14.2.2 Pig的下载、安装和配置

当前Pig最新版本为0.10.0,除此之外,Pig还有其他版本,如0.9.2、0.8.1两个版本,用户可以根据需要从Apache官方网站上下载相应的版本。本书使用最新版的Pig 0.10.0,安装包下载地址如下:


http://www.apache.org/dyn/closer.cgi/pig


Pig的安装包下载完成后,需要使用tar-xvf pig-..*.tar.gz命令将其解压。我们可以将Pig放在系统中的任意位置上,并且只需要配置相应的环境变量就可以使用Pig了。不过我们建议将Pig放在Hadoop目录下,方便以后的操作。

解压完成后,需要设置Pig相应的环境变量。环境变量有多种设置方法,用户可以根据自己的需要进行选择。这里我们选择对profile文件进行修改,来设置Pig相应的环境变量。打开“/etc/profile”文件,插入下面的一条语句,保存关闭文件后需要重启系统以使环境变量设置生效:


export PIG_HOME=/<path-to-pigDir>

export PATH=$PIG_HOME/bin:$PIG_HOME/conf:$PATH


当环境变量设置生效后,我们可以通过“pig-help”命令来查看Pig是否安装成功。Pig安装成功后会出现如下所示的提示:


hadoop@master:~/hadoop-1.0.1/pig-0.10.0$pig-help

Apache Pig version 0.10.0(r1328203)

compiled Apr 19 2012,22:54:12

USAGE:Pig[options][-]:Run interactively in grunt shell.

Pig[options]-e[xecute]cmd[cmd……]:Run cmd(s).

Pig[options][-f[ile]]file:Run cmds found in file.

options include:

-4,-log4jconf-Log4j configuration file, overrides log conf

-b,-brief-Brief logging(no timestamps)

-c,-check-Syntax check

-d,-debug-Debug level, INFO is default

-e,-execute-Commands to execute(within quotes)

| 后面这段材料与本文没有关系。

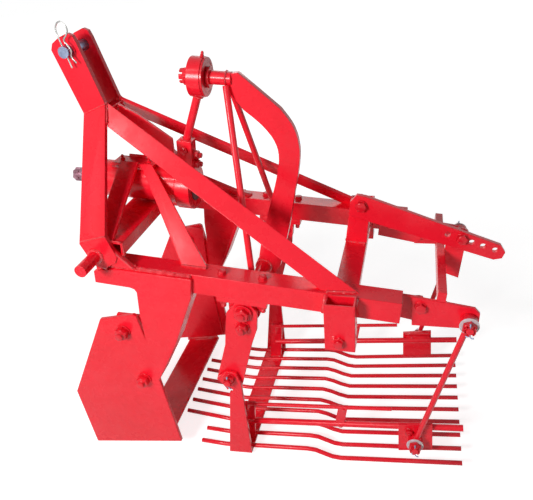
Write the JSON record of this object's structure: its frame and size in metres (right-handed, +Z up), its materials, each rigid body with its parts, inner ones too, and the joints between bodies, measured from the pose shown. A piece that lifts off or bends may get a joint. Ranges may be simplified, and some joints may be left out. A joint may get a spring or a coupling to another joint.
{
  "type": "tractor-mounted potato harvester",
  "caption": "Red one-row vibrating potato digger for a three-point hitch: tube frame, two side coulters, share, swinging rod sieve driven by an eccentric and rocker.",
  "frame": {"origin": "on the floor, in the middle of the footprint of the whole machine", "axes": "+X to the rear of the machine, +Y to its right-hand side, +Z up; the machine is parked pitched 6.8 degrees nose-up"},
  "size_m": [1.068, 0.602, 1.0923],
  "materials": {
    "paint": "glossy red enamel over welded steel",
    "bare_steel": "machined steel, blue-grey, lightly oiled",
    "zinc": "bright zinc-plated spring wire"
  },
  "bodies": {
    "frame": {"left_beam": "paint", "left_side_plate": "paint", "left_inner_plate": "paint", "left_hitch_plate": "paint", "left_clevis_plate": "paint", "left_diagonal_brace": "paint", "left_leg_strip": "paint", "left_wheel_sleeve": "paint", "left_bearing": "paint", "left_rear_arm": "paint", "left_arm_holder": "paint", "right_beam": "paint", "right_side_plate": "paint", "right_inner_plate": "paint", "right_hitch_plate": "paint", "right_clevis_plate": "paint", "right_diagonal_brace": "paint", "right_leg_strip": "paint", "right_wheel_sleeve": "paint", "right_bearing": "paint", "right_rear_arm": "paint", "right_arm_holder": "paint", "front_cross_member": "paint", "rear_cross_member": "paint", "mast_block": "paint", "mast_stay": "paint", "share": "paint", "bearing_housing": "paint", "bearing_cradle": "paint", "rear_cross_bar": "paint", "centre_post": "paint", "centre_arm": "paint", "arm_bracket": "paint", "top_link_pin": "bare_steel", "pin_clip": "zinc"},
    "pto_shaft": {"pto_shaft": "bare_steel"},
    "rocker": {"rock_shaft": "bare_steel", "curved_arm": "paint", "left_hanger": "paint", "right_hanger": "paint"},
    "connecting_rod": {"connecting_rod": "paint"},
    "sieve": {"sieve_grid": "paint", "left_sieve_bracket": "paint", "right_sieve_bracket": "paint", "left_guard": "paint", "right_guard": "paint"},
    "left_rear_link": {"left_rear_link": "paint"},
    "right_rear_link": {"right_rear_link": "paint"}
  },
  "joints": [
    {"name": "pto_spin", "type": "hinge", "parent": "frame", "child": "pto_shaft", "pos_m": [-0.30602, 0, 0.70269], "axis": [0.993, 0, -0.1184], "continuous": true},
    {"name": "rocker_swing", "type": "hinge", "parent": "frame", "child": "rocker", "pos_m": [-0.03181, 0, 0.46857], "axis": [0, 1, 0], "range_deg": [-2.1, 2.1]},
    {"name": "connecting_rod_swing", "type": "hinge", "parent": "rocker", "child": "connecting_rod", "pos_m": [-0.12372, 0, 0.94782], "axis": [0, 1, 0], "range_deg": [-1.7, 1.7]},
    {"name": "sieve_swing", "type": "hinge", "parent": "rocker", "child": "sieve", "pos_m": [-0.09025, 0, 0.27412], "axis": [0, 1, 0], "range_deg": [-2.2, 2.2]},
    {"name": "left_link_swing", "type": "hinge", "parent": "frame", "child": "left_rear_link", "pos_m": [0.45009, -0.196, 0.46448], "axis": [0, 1, 0], "range_deg": [-1.3, 1.3]},
    {"name": "right_link_swing", "type": "hinge", "parent": "frame", "child": "right_rear_link", "pos_m": [0.45009, 0.196, 0.46448], "axis": [0, 1, 0], "range_deg": [-1.3, 1.3]}
  ],
  "couplings": [
    {"joint": "connecting_rod_swing", "follows": "rocker_swing", "ratio": 0.755},
    {"joint": "sieve_swing", "follows": "rocker_swing", "ratio": -0.989},
    {"joint": "left_link_swing", "follows": "rocker_swing", "ratio": 0.534},
    {"joint": "right_link_swing", "follows": "rocker_swing", "ratio": 0.534}
  ]
}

-f,-file-Path to the script to execute

-g,-embedded-ScriptEngine classname or keyword for the ScriptEngine

-h,-help-Display this message.You can specify topic to get help for that topic.

properties is the only topic currently supported:-h properties.

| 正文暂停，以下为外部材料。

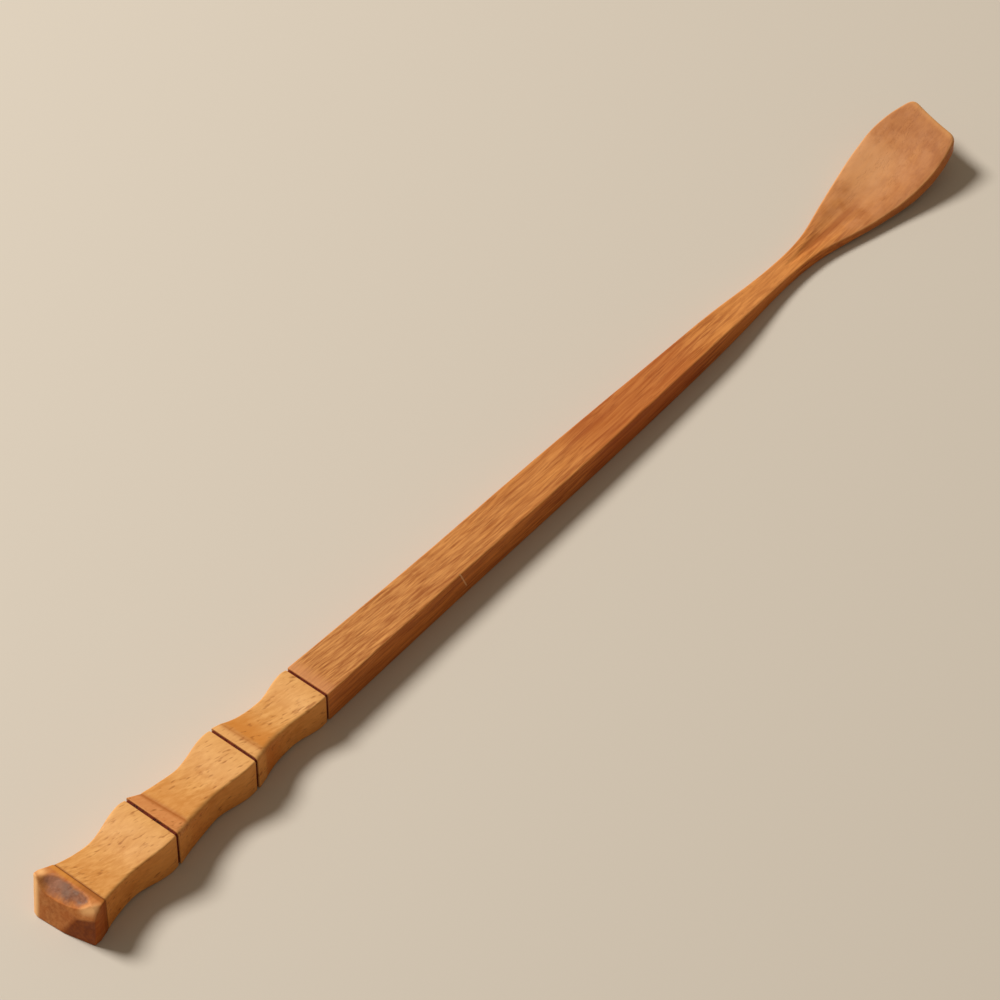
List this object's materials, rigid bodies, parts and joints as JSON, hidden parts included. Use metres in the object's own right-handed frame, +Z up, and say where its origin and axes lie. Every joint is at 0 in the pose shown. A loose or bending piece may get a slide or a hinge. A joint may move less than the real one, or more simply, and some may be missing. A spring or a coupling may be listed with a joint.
{
  "type": "tea scoop",
  "caption": "Slim carved wooden tea scoop: square waisted handle with dark spacer lines and a faceted butt, long tapering stem and a flat curled blade.",
  "frame": {"origin": "under the middle of the whole scoop, in the plane that it lies on", "axes": "+X along the scoop from the butt towards the tip of the blade, +Z up as it lies on its flat underside, +Y to the far side"},
  "size_m": [0.1804, 0.012, 0.0064],
  "materials": {
    "stem_wood": "oiled, satin, fine long grain",
    "handle_wood": "oiled, satin, short grain flecks",
    "cap_wood": "oiled, knife-cut facets with rough end grain",
    "spacer_wood": "dark, matt",
    "dowel_wood": "plain, split bamboo"
  },
  "bodies": {
    "root": {"blade_and_stem": "stem_wood", "upper_segment": "handle_wood", "middle_segment": "handle_wood", "lower_segment": "handle_wood", "butt_cap": "cap_wood", "upper_spacer": "spacer_wood", "middle_spacer": "spacer_wood", "lower_spacer": "spacer_wood", "core_dowel": "dowel_wood"}
  },
  "joints": []
}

-i,-version-Display version information

-l,-logfile-Path to client side log file;default is current working directory.

-m,-param_file-Path to the parameter file

-p,-param-Key value pair of the form param=val

-r,-dryrun-Produces script with substituted parameters.Script is not executed.

-t,-optimizer_off-Turn optimizations off.The following values are supported:

SplitFilter-Split filter conditions

PushUpFilter-Filter as early as possible

MergeFilter-Merge filter conditions

PushDownForeachFlatten-Join or explode as late as possible

LimitOptimizer-Limit as early as possible

ColumnMapKeyPrune-Remove unused data

AddForEach-Add ForEach to remove unneeded columns

MergeForEach-Merge adjacent ForEach

GroupByConstParallelSetter-Force parallel 1 for"group all"statement

All-Disable all optimizations

All optimizations listed here are enabled by default.Optimization values

are case insensitive.

-v,-verbose-Print all error messages to screen

-w,-warning-Turn warning logging on;also turns warning aggregation off

-x,-exectype-Set execution mode:local|mapreduce, default is mapreduce.

-F,-stop_on_failure-Aborts execution on the first failed job;default is off

-M,-no_multiquery-Turn multiquery optimization off;default is on

-P,-propertyFile-Path to property file